More to the point, Mr. Miano is wrong to conclude that spouses and children of immigrants should have naturally been included in the section for immigrants not subject to the quotas because, even if they are not counted against the immigration limits, they are still be subject to the limits in a very important way: through their relationships to the primary applicants. Because the primary applicants are counted, spouses and children who are not cannot simply come in automatically and immediately the way that spouses and minor children of U.S. citizens can. They have to wait in line with their spouse or parent. They are subject to the caps without being counted against them.


Under the correct interpretation, once a visa number is available for the primary applicant, the dependents should be able to enter at the same time without being counted. This is what Sen. Alan Simpson, one of the other co-authors of the law, said that he wanted at the time that the law was being debated. He envisioned a system where “as long as the spouse and children were in existence at the time the alien was issued the visa, they may enter when they wish, without restriction” (emphasis added). This meant that they would still have to wait in line, but they wouldn’t be restricted after they waited.


This interpretation—that dependents are only subject to the limitations through the primary applicant—is reinforced in the subsection that grants them visas:

(d) Treatment of family members.—A spouse or child…shall, if not otherwise entitled to an immigrant status and the immediate issuance of a visa under subsection (a) [for family], (b) [for workers], or (c) [for diversity], be entitled to the same status, and the same order of consideration provided in the respective subsection, if accompanying or following to join, the spouse or parent.

Mr.
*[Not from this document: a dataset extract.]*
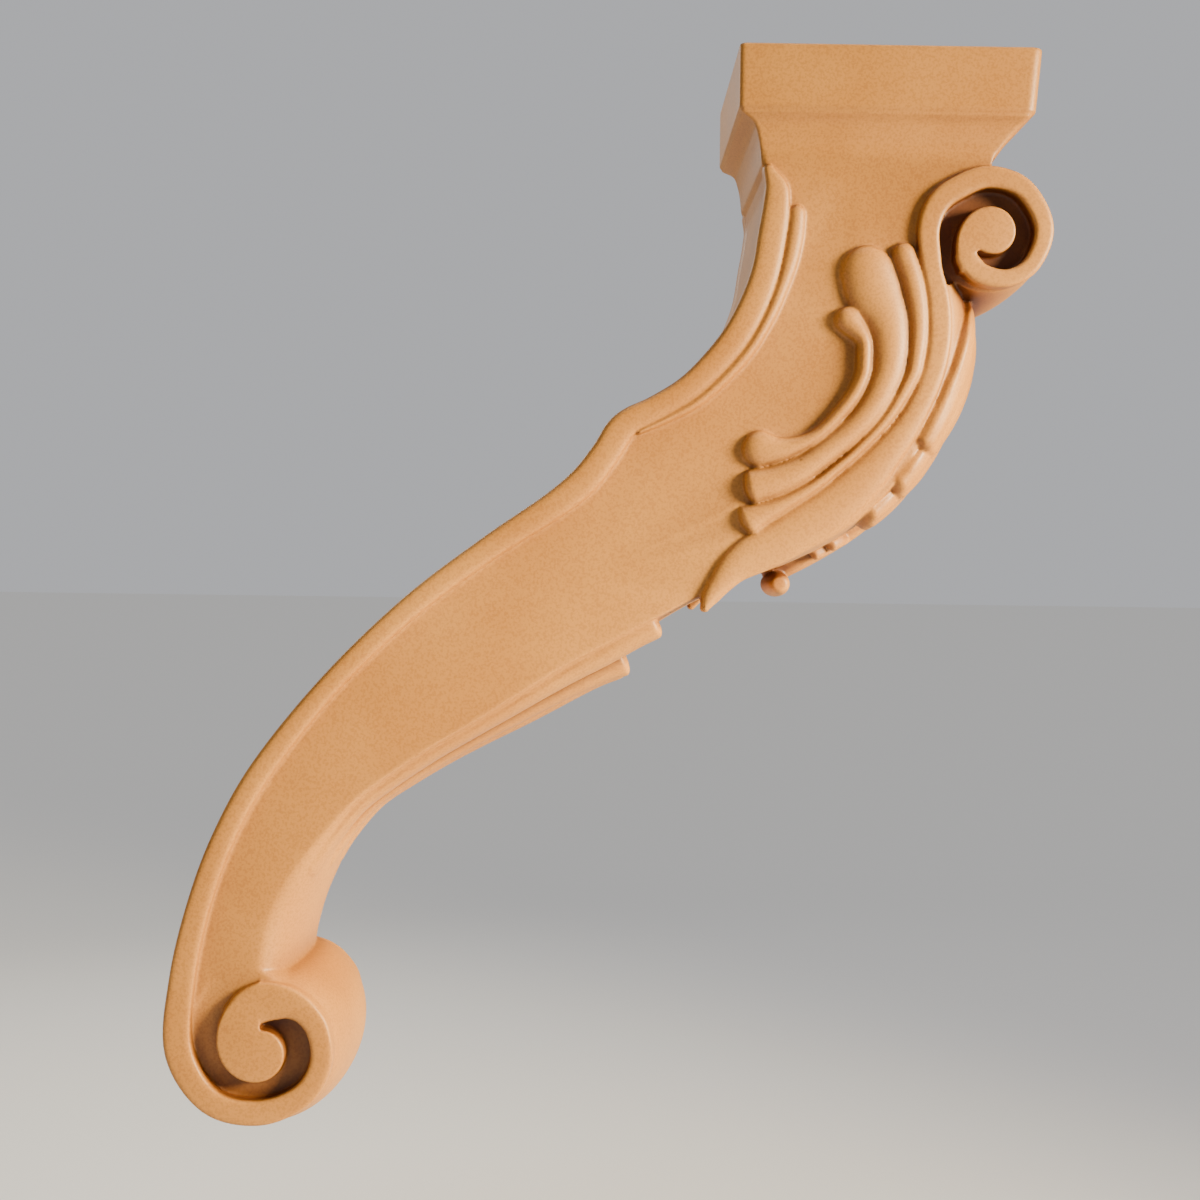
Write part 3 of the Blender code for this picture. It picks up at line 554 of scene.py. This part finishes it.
def leaf_forms(side, knee, leg):
    """Lobes, teeth and fingers of the two leaves on one side of their middle."""
    forms = []
    for stations in LOBES:
        forms.append(leaf_ridge(knee, stations, side, LOBE_LIFT, LOBE_DEPTH, LOBE_ENDS,
                                LOBE_FLUTES))
    for way, size in TEETH:
        forms.append(leaf_ridge(knee, tooth(way, size), side, STEM_LIFT, LOBE_DEPTH, TOOTH_ENDS))
    for stations in FINGERS[1:]:
        forms.append(leaf_ridge(leg, stations, side, FINGER_LIFT, FINGER_DEPTH, FINGER_ENDS))
    return forms


def carved_forms():
    """Every form that stands on the core, on both flanks and across the front."""
    knee = path(UNIT * np.array(KNEE_EDGE))
    leg = path(UNIT * np.array(LEG_EDGE))
    top = np.array(TOP_CENTRE) * UNIT
    foot = np.array(FOOT_CENTRE) * UNIT
    top_eye = top - np.array([0, TOP_EYE_DROP])
    back = path(UNIT * np.array(BACK_BAND), foot_scroll())
    front = path(top_scroll()[::-1], UNIT * np.array(FRONT_BAND))
    forms = []
    for side in (-1, 1):
        forms += flank_forms(side, back, front, top_eye, foot)
        forms += leaf_forms(side, knee, leg)
    forms.append(leaf_ridge(leg, FINGERS[0], 1, FINGER_LIFT, MIDDLE_FINGER_DEPTH, FINGER_ENDS))
    forms.append(leaf_ridge(knee, MIDRIB, 1, STEM_LIFT, STEM_DEPTH, STEM_ENDS))
    forms.append(tip_curl(knee))
    forms.append(barrel(top, TOP_RADIUS - BARREL_STEP, TOP_BULGE, HALF - GROOVE_FLOOR))
    forms.append(barrel(foot, FOOT_RADIUS - BARREL_STEP, FOOT_BULGE, HALF - FOOT_ROLL_INSET))
    forms.append(cap())
    return forms


def mesh_object(name, forms):
    """Object of several closed forms, each with its faces turned outward."""
    points = []
    faces = []
    for form_points, form_faces in forms:
        faces += [tuple(i + len(points) for i in face) for face in form_faces]
        points += form_points.tolist()
    mesh = bpy.data.meshes.new(name)
    mesh.from_pydata(points, [], faces)
    shell = bmesh.new()
    shell.from_mesh(mesh)
    bmesh.ops.recalc_face_normals(shell, faces=shell.faces)
    shell.to_mesh(mesh)
    shell.free()
    obj = bpy.data.objects.new(name, mesh)
    bpy.context.scene.collection.objects.link(obj)
    return obj


def applied(obj):
    """Replaces an object's mesh by what its modifiers make of it."""
    bpy.context.view_layer.update()
    mesh = bpy.data.meshes.new_from_object(obj.evaluated_get(bpy.context.evaluated_depsgraph_get()))
    obj.modifiers.clear()
    obj.data = mesh


def carve():
    """The whole corbel as one skin, fine where it is carved and coarser where it is flat."""
    core = mesh_object("core", [body_core()])
    cutter = mesh_object("grooves", [groove(side) for groove in (foot_groove, top_groove)
                                     for side in (-1, 1)])
    cut = core.modifiers.new("grooves", "BOOLEAN")
    cut.operation = "DIFFERENCE"
    cut.solver = "EXACT"
    cut.object = cutter
    applied(core)
    corbel = mesh_object("carved_corbel", carved_forms())
    whole = bmesh.new()
    whole.from_mesh(corbel.data)
    whole.from_mesh(core.data)
    whole.to_mesh(corbel.data)
    whole.free()
    for helper in (core, cutter):
        bpy.data.objects.remove(helper, do_unlink=True)
    skin = corbel.modifiers.new("one skin", "REMESH")
    skin.mode = "VOXEL"
    skin.voxel_size = VOXEL
    soften = corbel.modifiers.new("sanded", "SMOOTH")
    soften.factor = SANDING
    soften.iterations = SANDING_PASSES
    applied(corbel)
    triangles = 2 * len(corbel.data.polygons)
    if triangles > MOST_TRIANGLES:
        thinner = corbel.modifiers.new("coarser where flat", "DECIMATE")
        thinner.ratio = MOST_TRIANGLES / triangles
        applied(corbel)
    return corbel


def keep_in_box(corbel, box):
    """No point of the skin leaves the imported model's box."""
    points = np.empty(len(corbel.data.vertices) * 3, np.float32)
    corbel.data.vertices.foreach_get("co", points)
    points = points.reshape(-1, 3).clip(np.array(box[0]), np.array(box[1]))
    corbel.data.vertices.foreach_set("co", points.ravel())
    corbel.data.update()


# How recesses are found, for the shade painted into the wood's colour
OPEN_REACH = 0.026          # how far around a point its recess is felt
OPEN_RAYS = 24
OPEN_LIFT = 0.0002          # start of the rays over the skin
OPEN_KEPT = 0.4             # share of a point's own value in each of the evening passes
OPEN_PASSES = 2


def mark_recesses(corbel):
    """Stores at each point how much of the space over it is closed in, as the recess attribute,
    which sets how much shade is painted into the wood there.
    """
    mesh = corbel.data
    count = len(mesh.vertices)
    tree = BVHTree.FromPolygons([v.co for v in mesh.vertices],
                                [tuple(p.vertices) for p in mesh.polygons])
    golden = math.pi * (3 - math.sqrt(5))
    rays = []
    for i in range(OPEN_RAYS):
        up = 1 - (i + 0.5) / OPEN_RAYS
        flat = math.sqrt(1 - up * up)
        rays.append((flat * math.cos(golden * i), flat * math.sin(golden * i), up))
    closed = np.zeros(count)
    for vertex in mesh.vertices:
        out = vertex.normal
        side = out.orthogonal().normalized()
        other = out.cross(side)
        start = vertex.co + out * OPEN_LIFT
        total = 0.0
        for x, y, up in rays:
            distance = tree.ray_cast(start, side * x + other * y + out * up, OPEN_REACH)[3]
            if distance is not None:
                total += up * (1 - distance / OPEN_REACH)
        closed[vertex.index] = total
    closed *= 2 / OPEN_RAYS
    edges = np.empty(len(mesh.edges) * 2, np.int32)
    mesh.edges.foreach_get("vertices", edges)
    a, b = edges.reshape(-1, 2).T
    touching = np.bincount(a, minlength=count) + np.bincount(b, minlength=count)
    for _ in range(OPEN_PASSES):
        spread = (np.bincount(a, closed[b], count) + np.bincount(b, closed[a], count)) / touching
        closed = OPEN_KEPT * closed + (1 - OPEN_KEPT) * spread
    layer = mesh.attributes.new("recess", "FLOAT", "POINT")
    layer.data.foreach_set("value", closed.astype(np.float32))


# The wood
TAN = (0.58, 0.235, 0.040)
LIGHT_TAN = (0.71, 0.310, 0.060)
SPECK = (0.74, 0.66, 0.60)
# brown towards which the painted shade darkens the wood in its recesses
PAINTED_SHADE_BROWN = (0.23, 0.15, 0.10)
WHITE = (1, 1, 1)
CLOUD_SCALE = 14.0
SPECKLE_SCALE = 900.0
SPECKLE_SHARE = 0.6         # how strongly the speckle tints
SMOOTHEST = 0.42            # roughness of the sheen
ROUGHEST = 0.54
GRAIN_STRENGTH = 0.12
GRAIN_HEIGHT = 0.0002


def node(tree, kind, **settings):
    """New shader node of a kind, with its settings."""
    made = tree.nodes.new(kind)
    for name, value in settings.items():
        setattr(made, name, value)
    return made


def noise(tree, place, scale, detail):
    """Noise on the object's own coordinates, as its socket."""
    made = node(tree, "ShaderNodeTexNoise")
    made.inputs["Scale"].default_value = scale
    made.inputs["Detail"].default_value = detail
    tree.links.new(place.outputs["Object"], made.inputs["Vector"])
    return made.outputs["Fac"]


def ramp(tree, value, low, low_colour, high, high_colour):
    """Colour that runs from one to the other while a value rises from low to high."""
    made = node(tree, "ShaderNodeValToRGB")
    first, last = made.color_ramp.elements
    first.position = low
    first.color = (*low_colour, 1)
    last.position = high
    last.color = (*high_colour, 1)
    tree.links.new(value, made.inputs["Fac"])
    return made.outputs["Color"]


def multiplied(tree, colour, by, factor):
    """One colour times another, mixed in by a factor, as its socket."""
    made = node(tree, "ShaderNodeMix", data_type="RGBA", blend_type="MULTIPLY")
    made.inputs["Factor"].default_value = factor
    tree.links.new(colour, made.inputs["A"])
    tree.links.new(by, made.inputs["B"])
    return made.outputs["Result"]


def carved_wood():
    """Warm tan satin wood with shade painted into its recesses, soft clouding and a fine brown
    speckle.
    """
    material = bpy.data.materials.new("carved_wood")
    material.use_nodes = True
    tree = material.node_tree
    shader = tree.nodes["Principled BSDF"]
    place = node(tree, "ShaderNodeTexCoord")
    recess = node(tree, "ShaderNodeAttribute", attribute_name="recess")
    clouds = noise(tree, place, CLOUD_SCALE, 3.0)
    speckle = noise(tree, place, SPECKLE_SCALE, 2.0)

    tone = ramp(tree, clouds, 0.30, TAN, 0.72, LIGHT_TAN)
    specks = ramp(tree, speckle, 0.36, SPECK, 0.56, WHITE)
    # painted shade: the colour darkens towards brown where the space over the skin is closed in
    shade = ramp(tree, recess.outputs["Fac"], 0.02, WHITE, 0.42, PAINTED_SHADE_BROWN)
    speckled = multiplied(tree, tone, specks, SPECKLE_SHARE)
    speckled_and_shaded = multiplied(tree, speckled, shade, 1.0)
    tree.links.new(speckled_and_shaded, shader.inputs["Base Color"])

    sheen = node(tree, "ShaderNodeMapRange")
    sheen.inputs["From Min"].default_value = 0.3
    sheen.inputs["From Max"].default_value = 0.7
    sheen.inputs["To Min"].default_value = SMOOTHEST
    sheen.inputs["To Max"].default_value = ROUGHEST
    tree.links.new(clouds, sheen.inputs["Value"])
    tree.links.new(sheen.outputs["Result"], shader.inputs["Roughness"])
    bump = node(tree, "ShaderNodeBump")
    bump.inputs["Strength"].default_value = GRAIN_STRENGTH
    bump.inputs["Distance"].default_value = GRAIN_HEIGHT
    tree.links.new(speckle, bump.inputs["Height"])
    tree.links.new(bump.outputs["Normal"], shader.inputs["Normal"])
    return material


# The studio
FLOOR_DROP = 0.10           # floor below the nominal height
FLOOR_REACH = 60.0
FLOOR_COLOUR = (0.80, 0.79, 0.78, 1)
FLOOR_ROUGHNESS = 0.8
SKY_COLOUR = (0.95, 0.96, 1.0, 1)
SKY_LIGHT = 0.06            # even light from all round
SKY_SEEN = 0.52             # how bright the backdrop itself looks
OVERHEAD = 1.75             # strength of the light over the floor
OVERHEAD_ANGLE = 60         # its width in degrees, which makes it soft
LIGHTS = {
    "key": {"place": (1.10, -0.62, 0.0), "target": (-0.12, -0.05, -0.33), "size": 0.42,
            "spread": 50, "power": 6.8, "colour": (1.0, 0.87, 0.60)},
    "fill": {"place": (-0.75, -0.85, -0.10), "target": (-0.1, 0.0, -0.30), "size": 0.6,
             "spread": 180, "power": 0.2, "colour": (1.0, 0.96, 0.92)},
    "behind": {"place": (-0.70, 0.80, 0.25), "target": (-0.15, 0.0, -0.25), "size": 0.5,
               "spread": 120, "power": 1.6, "colour": (1.0, 0.95, 0.88)}}


def floor():
    """Plain pale floor, which is stage and not part of the corbel."""
    mesh = bpy.data.meshes.new("floor")
    low = -HEIGHT - FLOOR_DROP
    mesh.from_pydata([(-FLOOR_REACH, -FLOOR_REACH, low), (FLOOR_REACH, -FLOOR_REACH, low),
                      (FLOOR_REACH, FLOOR_REACH, low), (-FLOOR_REACH, FLOOR_REACH, low)],
                     [], [(0, 1, 2, 3)])
    plane = bpy.data.objects.new("floor", mesh)
    bpy.context.scene.collection.objects.link(plane)
    plain = bpy.data.materials.new("plain_floor")
    plain.use_nodes = True
    shader = plain.node_tree.nodes["Principled BSDF"]
    shader.inputs["Base Color"].default_value = FLOOR_COLOUR
    shader.inputs["Roughness"].default_value = FLOOR_ROUGHNESS
    mesh.materials.append(plain)


def soft_light(name, place, target, size, spread, power, colour):
    """Round lamp that faces its target."""
    lamp = bpy.data.lights.new(name, "AREA")
    lamp.shape = "DISK"
    lamp.size = size
    lamp.spread = math.radians(spread)
    lamp.energy = power
    lamp.color = colour
    obj = bpy.data.objects.new(name, lamp)
    obj.location = place
    obj.rotation_euler = (Vector(place) - Vector(target)).to_track_quat("Z", "Y").to_euler()
    bpy.context.scene.collection.objects.link(obj)


def studio():
    """A warm key that grazes the flank from the front, weak lights from the left and from
    behind, and an overhead light for the floor."""
    world = bpy.data.worlds.new("studio")
    world.use_nodes = True
    tree = world.node_tree
    sky = tree.nodes["Background"]
    sky.inputs["Color"].default_value = SKY_COLOUR
    seen = node(tree, "ShaderNodeLightPath")
    strength = node(tree, "ShaderNodeMapRange")
    strength.inputs["To Min"].default_value = SKY_LIGHT
    strength.inputs["To Max"].default_value = SKY_SEEN
    tree.links.new(seen.outputs["Is Camera Ray"], strength.inputs["Value"])
    tree.links.new(strength.outputs["Result"], sky.inputs["Strength"])
    bpy.context.scene.world = world
    overhead = bpy.data.lights.new("overhead", "SUN")
    overhead.energy = OVERHEAD
    overhead.angle = math.radians(OVERHEAD_ANGLE)
    lamp = bpy.data.objects.new("overhead", overhead)
    bpy.context.scene.collection.objects.link(lamp)
    for name, light in LIGHTS.items():
        soft_light(name, **light)


# The camera stands where the photo's did, as measured on it.
FOCAL_PX = 1667.0           # in the picture's pixels, like the next two
VANISH_RIGHT = -16.0        # where the width axis vanishes, from the picture's middle
VANISH_DOWN = -10.0
CAP_TILT = 0.0135           # how far the cap's length tips down to the right
CAMERA_PLACE = (-0.135333, -0.805073, -0.247079)
FILM_WIDTH = 36.0           # in millimetres, like the lens
LENS = 50.0


def camera():
    """Camera at the photo's place and angle."""
    across = unit(np.array([VANISH_RIGHT, VANISH_DOWN, FOCAL_PX]))
    front = np.array([1.0, CAP_TILT, 0.0])
    front = unit(front - front.dot(across) * across)
    turn = np.array([front, across, np.cross(front, across)])
    axes = np.array([turn[:, 0], -turn[:, 1], -turn[:, 2]]).T
    lens = bpy.data.cameras.new("photo_camera")
    lens.sensor_width = FILM_WIDTH
    lens.lens = LENS
    lens.clip_start = 0.01
    obj = bpy.data.objects.new("photo_camera", lens)
    obj.matrix_world = Matrix.Translation(CAMERA_PLACE) @ Matrix(axes.tolist()).to_4x4()
    bpy.context.scene.collection.objects.link(obj)
    bpy.context.scene.camera = obj


corbel = carve()
keep_in_box(corbel, cad_box)
corbel.data.polygons.foreach_set("use_smooth", np.ones(len(corbel.data.polygons), bool))
mark_recesses(corbel)
corbel.data.materials.append(carved_wood())
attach(corbel, "root")
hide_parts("corbel")
floor()
studio()
camera()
Miano argues that the phrase “same status” means that visas issued to dependents must have the same quota as the spouse or parent. But saying that someone has the same status as someone else tells us nothing about whether their limits on the number of people who can receive that status are the same. For example, minor children of U.S. citizens receive the exact same status—legal permanent residency—as adult children, but adult children have a quota whereas minor children do not.


What’s important is under what provision—one with quotas or one without—dependents are granted the “same status.” Reread the subsection and you will see that the order of consideration is “provided in the subsection” for the primary applicant, meaning that they have to wait in line together, but the status is not “provided in that subsection.” Note how the commas set the order of consideration phrase apart from the one granting status. The status—legal permanent residency—is the same, but its origin is different. It is this subsection that provides status to the spouses and children, while the subsection for primary applicants provides the “order of consideration.”


This is so significant because this subsection has no limits on how many people can receive status under it, while the other subsection—for the primary applicants—does have limits. Importantly, the law would be contradictory if this interpretation were not taken. If spouses and children were not exempt from the numerical limits, families could not be guaranteed the exact same “order.” They could be cut off from the primary applicant (as sometimes happens under the current system).


Lastly, Mr. Miano confuses the two types of visa limits—the worldwide limits and the per-country limits. Immigrants from no individual country can have more than 7 percent of the total number of visas issued in any year, and the law explicitly applies this limit to spouses and children of family- or employer-based immigrants. But immigrants can be counted against one limit, and not the other. Congress, for example, didn’t apply diversity visa applicants to the per-country limit but did to the worldwide limit.


Moreover, as I pointed out, Congress made efforts to prevent separation of dependents from the primary applicants due to the per-country limits. It made no similar effort for the family‑, employer‑, or diversity-based quotas because it knew that it didn’t need to: they were already guaranteed visas at the same time.


Perhaps Mr. Miano won’t believe my analysis. But fortunately, we know for a certainty that Congress did agree with this view. As I wrote before:

Here is the smoking gun of congressional intent: Congress set aside 12,000 visas for workers from Hong Kong, 1,000 for displaced Tibetans, and 40,000 for transitional diversity beneficiaries. Each time, it stated that spouses and children were “entitled to the same status and same order of consideration” without including them under the special new visa caps. But in early FY 1992, just after the 1990 act was implemented, Congress amended the law to apply those limits to their families, specifying that the visa numbers were for any alien admitted as, for example, a displaced Tibetan “or as the spouse or child of such an alien.” Congress understood that the plain reading of that language would have exempted the spouses and children from being counted, and so it amended the law specifically to include them.

This proves that Congress believed that the language would have exempted the spouses and children. It changed the law to prevent this from happening for those categories, but not for family‑, employer‑, or diversity-based immigrants, proving its intent to keep those open-ended. The president should start implementing this intent now or he could face a lawsuit later.